The Brennan Center’s television data for Iowa, Illinois and Colorado were gathered by TNS Media Intelligence/CMAG, which captures satellite data in major U.S. television markets. Leading up to the November elections, the Brennan Center is releasing real-time reports on television advertising in state Supreme Court elections, based on the TNS/CMAG data. Links to videos and storyboards of all TV ads aired in judicial elections this fall can be found on the Brennan Center’s “Buying Time 2010” website, by clicking here.
The Iowa TV ad, aired by a group called “Iowa for Freedom” that is linked to the American Family Association and the National Organization for Marriage, alleges that “activist judges on Iowa’s supreme court have become political, ignoring the will of voters and imposing same-sex marriage on Iowa. . . . What will they do to other long-established Iowa traditions and rights?”
The ad aired in Des Moines, Cedar Rapids and Sioux City, at an estimated ad-purchase cost of $121,360, according to TNS/CMAG data. The American Family Association, based in Mississippi, and National Organization for Marriage, based in New Jersey, played active roles in California’s Proposition 8 campaign to ban same-sex marriage.
Justice Kilbride began airing a biographical ad in the Peoria, Illinois, TV market in which he narrates, saying: “I am not a politician. I am a husband, a father and grandfather. . . . As a judge, I’ve tried every day to be fair and evenhanded, and most of all, to make sure the law works for everyone, not just the wealthy and well connected.”
The Colorado Bar Association ad, which has run since August, does not directly refer to the three justices seeking retention, but interviewed typical voters who say they know little about judicial candidates, and urged voters to go to a voter-information site. That ad aired 626 times, at an estimated air-time cost of $87,000.
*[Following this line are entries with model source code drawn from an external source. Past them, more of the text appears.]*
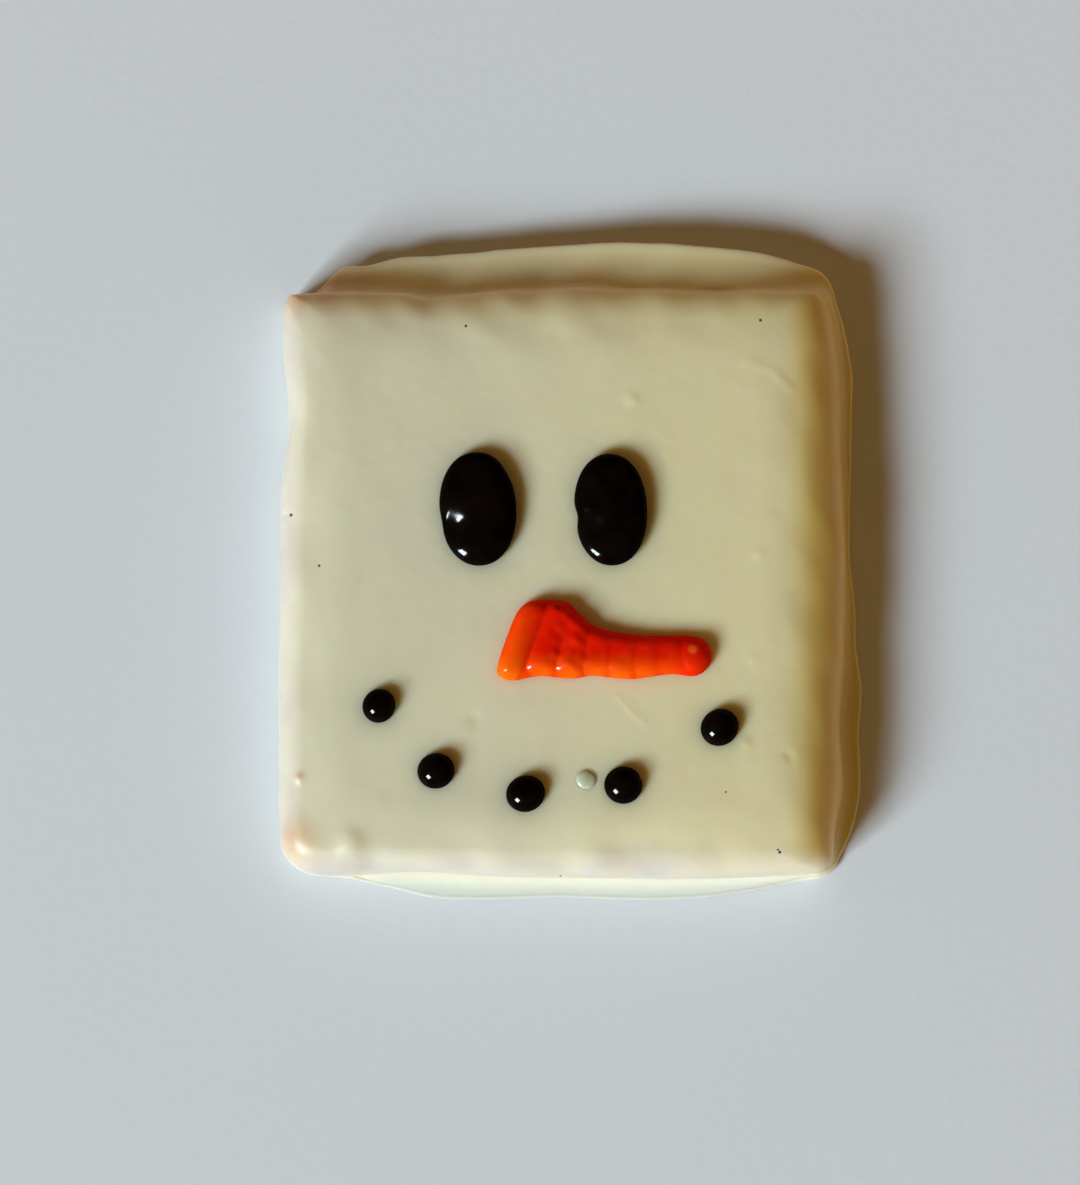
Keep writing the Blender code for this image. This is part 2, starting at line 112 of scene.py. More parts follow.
FOOT_CLIMBS = {"right": 1.0, "back": 1.5, "left": 0.6, "front": 1.0}  # at the wall, over the edge
FOOT_FALL = 2.0  # how fast the foot's top flattens as it leaves the wall
LIP_WIDTH = 0.35
LIP_HEIGHT = 0.3
UNDER_TURNS = (0, 30, 60, 90)  # degrees round the foot's lower edge
EDGE_SHARES = (0.35, 0.7, 1.0)  # up its upright edge
EDGE_CLEARANCE = 0.002  # keeps its rings apart where the edge is thin
LIP_TURNS = (18, 36, 54, 72, 90)  # degrees round its upper edge
FOOT_MARK = -1.0  # stands for a ring's share where the ring is on the foot
LIP_MARK = -2.0  # and where it is on the foot's edge
SIDE_STEPS = 168
CORNER_STEPS = 22
FOOT_STEPS = 9
WALL_STEPS = 8
SHOULDER_STEPS = 24
CROWN_STEPS = 13
FACE_SPACING = 0.3

# Marks on the face and its rounded edge: x, y, radius, height, which is less than 0 for a pit.
MARKS = (
    (19.42, 0.89, 0.55, 0.10), (18.02, -19.06, 0.6, 0.09), (6.36, 17.15, 0.7, 0.12),
    (18.82, -10.17, 0.5, 0.07), (-10.14, -16.45, 0.75, -0.09), (22.5, -20.31, 0.45, -0.14),
    (23.3, -20.9, 0.4, 0.07), (-23.0, -29.3, 1.3, 0.42), (-28.4, -22.6, 0.42, 0.3),
    (-30.4, 5.1, 0.5, -0.15), (-9.3, 24.6, 1.6, 0.05), (14.2, 27.4, 1.4, -0.05),
)
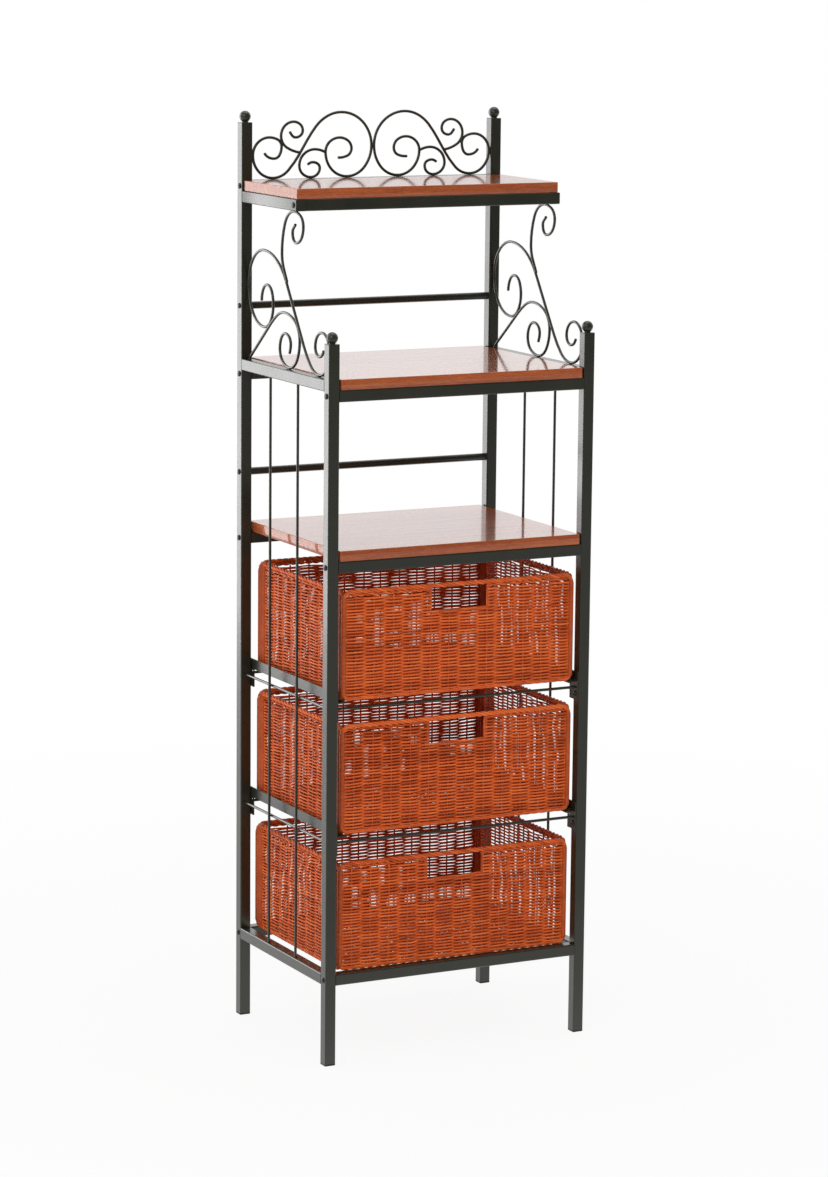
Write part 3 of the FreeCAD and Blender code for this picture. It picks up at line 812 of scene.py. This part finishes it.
def make_plain_finish(name, group, sizes, dark, light, gloss, relief=None, **surface):
    """A finish whose tone and roughness follow the mask of one pattern.

    Its relief, where it has one, is an output of the mottle, the mottle's sizes and a depth.
    """
    material, net = new_material(name)
    place = object_place(net)
    mask = net.group(group, vector=place, **sizes)["Mask"]
    if relief:
        output, relief_sizes, depth = relief
        height = net.group(mottle, vector=place, **relief_sizes)[output]
        surface["Normal"] = bump(net, height, depth)
    finish_material(net, Base_Color=ramp(net, mask, (0.0, dark), (1.0, light)),
                    Roughness=net.span(mask, *gloss), **surface)
    return material


def make_cherry():
    """Cherry-stained boards: fine straight grain along X under a hard clear lacquer.

    The end grain has soaked up its lacquer, so the two ends are duller.
    """
    material, net = new_material("cherry_lacquer")
    place = object_place(net)
    wander = net.group(mottle, vector=place, scale=5.0, detail=2.0)["Height"]
    x, y, z = net.parts(place)
    bent = net.vector(x, y + wander * 0.03, z)
    figure = net.group(streaks, vector=bent, length=0.35, width=0.011, contrast=2.2)["Mask"]
    fibre = net.group(streaks, vector=bent, length=0.03, width=0.0009, contrast=2.5)
    pores = net.group(streaks, vector=bent, length=0.006, width=0.00045, contrast=6.0)["Mask"]
    pore = net.math("POWER", pores, 3.0)
    tone = figure * 0.55 + fibre["Mask"] * 0.45
    facing_along, _, _ = net.parts(net.out("ShaderNodeTexCoord", None, "Normal"))
    end_grain = net.math("ABSOLUTE", facing_along)
    colour = ramp(net, tone - pore * 0.25, (0.1, (0.26, 0.045, 0.009)),
                  (0.5, (0.47, 0.1, 0.021)), (0.95, (0.64, 0.165, 0.038)))
    finish_material(net, IOR=1.5, Specular_IOR_Level=0.3, Coat_Roughness=0.09, Coat_IOR=1.6,
                    Coat_Weight=net.span(end_grain, 1.0, 0.55), Base_Color=colour,
                    Roughness=net.span(tone, 0.42, 0.3) + end_grain * 0.15,
                    Normal=bump(net, fibre["Height"] - pore * 0.6, 0.00006))
    return material


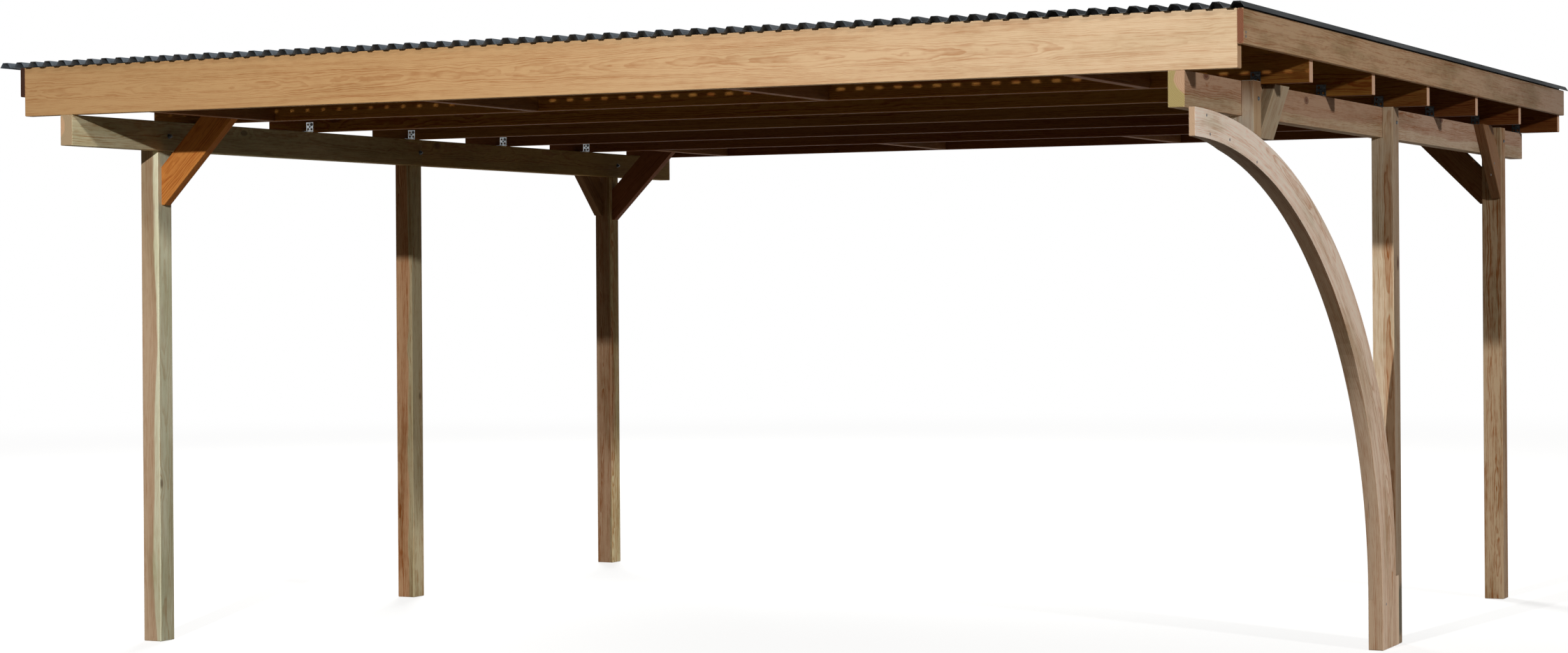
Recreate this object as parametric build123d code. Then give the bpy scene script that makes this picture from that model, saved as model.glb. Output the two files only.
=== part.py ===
"""A double carport of squared timber, open on all sides, under a flat roof of ribbed steel sheets.

The frame has X to the right along the front, Y to the back and Z up, with the ground at zero.
Three posts carry the left purlin. On the right a curved entry arch takes the place of the front
post: it springs from the ground at the middle post, rises to the front and carries a short stub.
"""
import math
import os

from build123d import *

# Posts
POST_THICK = 90
POST_SPACING = 1922
POST_OUTER_WIDTH = 4892
HEAD_TONGUE = 45
CLEAR_HEIGHT = 2085
STUB_SETBACK = 47

# Purlins, which lie along the depth in the notched heads of the posts
PURLIN_THICK = 60
PURLIN_HEIGHT = 125
PURLIN_FRONT_OVERHANG = 568
PURLIN_BACK_OVERHANG = 558
PURLIN_JOINT_SETBACK = 75

# Rafters, which cross the purlins
RAFTER_THICK = 45
RAFTER_HEIGHT = 200
RAFTER_COUNT = 7
RAFTER_SIDE_OVERHANG = 139
RAFTER_BACK_SETBACK = 17

# Boards nailed on the rafters' ends
SIDE_BOARD_THICK = 23
SIDE_BOARD_HEIGHT = 120

# Knee braces
BRACE_THICK = 45
BRACE_WIDTH = 125
BRACE_TOE = 14
SIDE_BRACE_DROP = 222
CROSS_BRACE_REACH = 370

# Noggings, which stand between two rafters
NOGGING_THICK = 45

# Entry arch
ARCH_THICK = 60
ARCH_NOSE = 28
ARCH_END_DEPTH = 100
ARCH_FOOT_DEPTH = 206
ARCH_OUTER_SPRING = 294
ARCH_INNER_SPRING = 202
ARCH_BEVEL_LENGTH = 420
ARCH_BEVEL_LEFT = 22
ARCH_HEEL_DEPTH = 45
ARCH_HEEL_HEIGHT = 285

# Roof sheets
SHEET_THICK = 1
SHEET_COUNT = 5
SHEET_STEP_RIBS = 14
SHEET_LAP_GAP = 0.3
SHEET_FRONT_OVERHANG = 30
SHEET_BACK_OVERHANG = 30
SHEET_LEFT_OVERHANG = 80
SHEET_RIGHT_OVERHANG = 12
RIB_COUNT = 73
RIB_HEIGHT = 20
RIB_CROWN = 24
RIB_FLANK = 14

# Angle brackets that hold the rafters on the purlins
BRACKET_LEG = 45
BRACKET_WIDTH = 38
BRACKET_THICK = 2.5
BRACKET_SHIFT = 15

# Levels
PURLIN_TOP = CLEAR_HEIGHT + PURLIN_HEIGHT
RAFTER_TOP = PURLIN_TOP + RAFTER_HEIGHT

# Places along the depth, with zero midway between the purlins' ends
PURLIN_LENGTH = PURLIN_FRONT_OVERHANG + 2 * POST_SPACING + POST_THICK + PURLIN_BACK_OVERHANG
PURLIN_FRONT = -PURLIN_LENGTH / 2
PURLIN_BACK = PURLIN_LENGTH / 2
FRONT_POST_Y = PURLIN_FRONT + PURLIN_FRONT_OVERHANG
MIDDLE_POST_Y = FRONT_POST_Y + POST_SPACING
BACK_POST_Y = MIDDLE_POST_Y + POST_SPACING
STUB_Y = FRONT_POST_Y + STUB_SETBACK
PURLIN_JOINT_Y = MIDDLE_POST_Y + PURLIN_JOINT_SETBACK
RAFTER_BACK = PURLIN_BACK - RAFTER_BACK_SETBACK
RAFTER_SPACING = (RAFTER_BACK - RAFTER_THICK - PURLIN_FRONT) / (RAFTER_COUNT - 1)

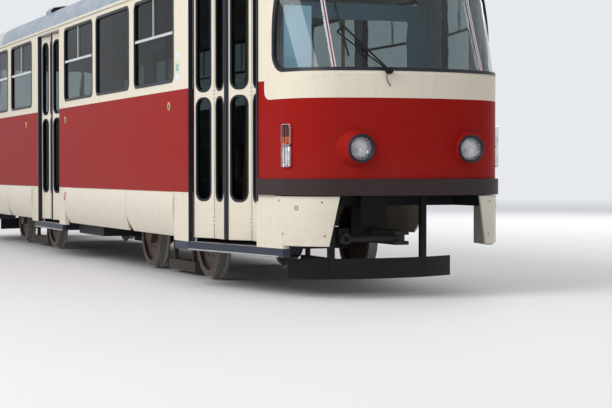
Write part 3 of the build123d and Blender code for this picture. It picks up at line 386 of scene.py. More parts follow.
# %% Lining on the inner faces
def lined(tree, colours):
    """The given paint outside, and pale lining on the faces that look into the saloon."""
    place = tree.nodes.new("ShaderNodeTexCoord")
    centred = tree.nodes.new("ShaderNodeVectorMath")
    centred.operation = "SUBTRACT"
    centred.inputs[1].default_value = (0, 0, saloon_middle)
    facing_out = tree.nodes.new("ShaderNodeVectorMath")
    facing_out.operation = "DOT_PRODUCT"
    tree.links.new(place.outputs["Object"], centred.inputs[0])
    tree.links.new(centred.outputs["Vector"], facing_out.inputs[0])
    tree.links.new(place.outputs["Normal"], facing_out.inputs[1])
    outside = math_node(tree, "GREATER_THAN", facing_out.outputs["Value"], 0.0)
    return colour_mix(tree, outside, lining, colours)


# %% Livery
def livery(tree):
    """Cream with the red band, stepped down round both ends."""
    at = car_axes(tree)
    along = math_node(tree, "ABSOLUTE", at["X"])
    past = math_node(tree, "SUBTRACT", step_x + step_radius, along)
    past = math_node(tree, "MAXIMUM", past, 0.0)
    over = math_node(tree, "SUBTRACT", end_band_high + step_radius, at["Z"])
    over = math_node(tree, "MAXIMUM", over, 0.0)
    across = math_node(tree, "POWER", past, 2.0)
    up = math_node(tree, "POWER", over, 2.0)
    away = math_node(tree, "SQRT", math_node(tree, "ADD", across, up))
    red_end = math_node(tree, "GREATER_THAN", away, step_radius)
    band = height_band(tree, band_low, band_high)
    banded = math_node(tree, "MULTIPLY", band, red_end)
    return lined(tree, colour_mix(tree, banded, cream, red))


# %% Body, skirt and door paint
body_paint = finish(
    "body_paint", livery, 0.36, coat=0.0, dust_top=1.2, dust_amount=0.18,
    streaks=0.06, wave=0.55, bump=0.05, specular=0.02,
)
skirt_paint = finish(
    "skirt_paint", cream, 0.34, coat=0.15, dust_top=0.95, dust_amount=0.4,
    streaks=0.06, wave=0.5, bump=0.06, specular=0.35,
)
door_paint = finish(
    "door_paint", cream, 0.34, coat=0.15, dust_top=0.9, dust_amount=0.3,
    streaks=0.06, wave=0.3, bump=0.05, specular=0.35,
)
print("paints:", body_paint.name, skirt_paint.name, door_paint.name)

# %% [markdown]
# ## Roof paint
# From the street the roof shows a cream gutter, a pale grey dome, and over the middle of the car a
# blue-grey weathered strip with a straight edge. Separate panels could carry it, but the sheet is
# one, so the strip is a mask in the paint, made from the distance along and across the car.

# %% Roof paint
gutter_top = rail_z + 2.715
strip_end, strip_start = 3.50, 3.42
strip_inner, strip_outer = 0.45, 0.62
roof_grey = (0.60, 0.59, 0.56)
worn_dark = (0.23, 0.28, 0.35)
worn_pale = (0.34, 0.39, 0.45)
worn_start, worn_full = 0.38, 0.62


def soft_step(tree, value, start, end):
    """A mask that rises smoothly from 0 at start to 1 at end."""
    step = tree.nodes.new("ShaderNodeMapRange")
    step.interpolation_type = "SMOOTHSTEP"
    step.inputs["From Min"].default_value = start
    step.inputs["From Max"].default_value = end
    tree.links.new(value, step.inputs["Value"])
    return step.outputs["Result"]


def roof_colours(tree):
    """Pale grey, a weathered blue-grey strip along both sides, cream at the gutter."""
    at = car_axes(tree)
    gutter = math_node(tree, "LESS_THAN", at["Z"], gutter_top)
    along = math_node(tree, "ABSOLUTE", at["X"])
    across = math_node(tree, "ABSOLUTE", at["Y"])
    middle = soft_step(tree, along, strip_end, strip_start)
    flank = soft_step(tree, across, strip_inner, strip_outer)
    strip = math_node(tree, "MULTIPLY", middle, flank)
    mottle = noise_at(tree, (1.1, 0.8, 1.0), detail=5.0)
    worn = tree.nodes.new("ShaderNodeMapRange")
    worn.inputs["From Min"].default_value = worn_start
    worn.inputs["From Max"].default_value = worn_full
    tree.links.new(mottle.outputs["Fac"], worn.inputs["Value"])
    blue = colour_mix(tree, worn.outputs["Result"], worn_dark, worn_pale)
    weathered = colour_mix(tree, strip, roof_grey, blue)
    return lined(tree, colour_mix(tree, gutter, weathered, cream))


roof_paint = finish(
    "roof_paint", roof_colours, 0.42, coat=0.1, dust_top=3.4, dust_amount=0.18, specular=0.3,
    dust_colour=(0.3, 0.29, 0.28), streaks=0.35, streak_colour=(0.26, 0.28, 0.31),
    wave=0.6, bump=0.12,
)
print("roof strips reach", strip_end, "m each way")

# %% [markdown]
# ## Dark finishes
# Below the skirts nearly everything is black or brown, and pure black would swallow its shape. So
# frames, rubber, steps and running gear each get a dark tone of their own, with more of the brown
# dust the lower they hang, and little shine.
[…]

Including ads aired earlier this year in primaries in Alabama, Arkansas and Idaho, more than $1.2 million has been spent on TV ad time in 2010, according to TNS/CMAG.
Including 2009 TV spending in Pennsylvania, Wisconsin and Louisiana, total TV spending for 2009–10 is $9.4 million. The most expensive two-year cycle to date is 2007–08, when an estimated $26.6 million was spent on state high-court TV ads, by candidates and independent special-interest groups.
The Justice at Stake Campaign is a nonpartisan national partnership working to keep our courts fair, impartial and free from special-interest and partisan agendas. In states across America, Campaign partners work to protect our courts through public education, grass-roots organizing and reform. The Campaign provides strategic coordination and brings organizational, communications and research resources to the work of its partners and allies at the national, state and local levels. For more information, visit www.justiceatstake.org.
The Brennan Center for Justice at New York University School of Law is a nonpartisan public policy and law institute that focuses on fundamental issues of democracy and justice. The Center works on issues including judicial independence, voting rights, campaign finance reform, racial justice in criminal law and presidential power in the fight against terrorism. Part think tank, part public interest law firm, part advocacy group, the Brennan Center combines scholarship, legislative and legal advocacy, and communications to win meaningful, measurable change in the public sector. For more information, visit www.brennancenter.org.
All data on ad airings and spending on ads are calculated and prepared by TNS Media Intelligence/CMAG, which captures satellite data in that nation’s largest media markets. CMAG’s calculations do not reflect ad agency commissions or the costs of producing advertisements. The costs reported here therefore understate actual expenditures; the estimates are useful principally for purposes of comparison of relative spending levels across states.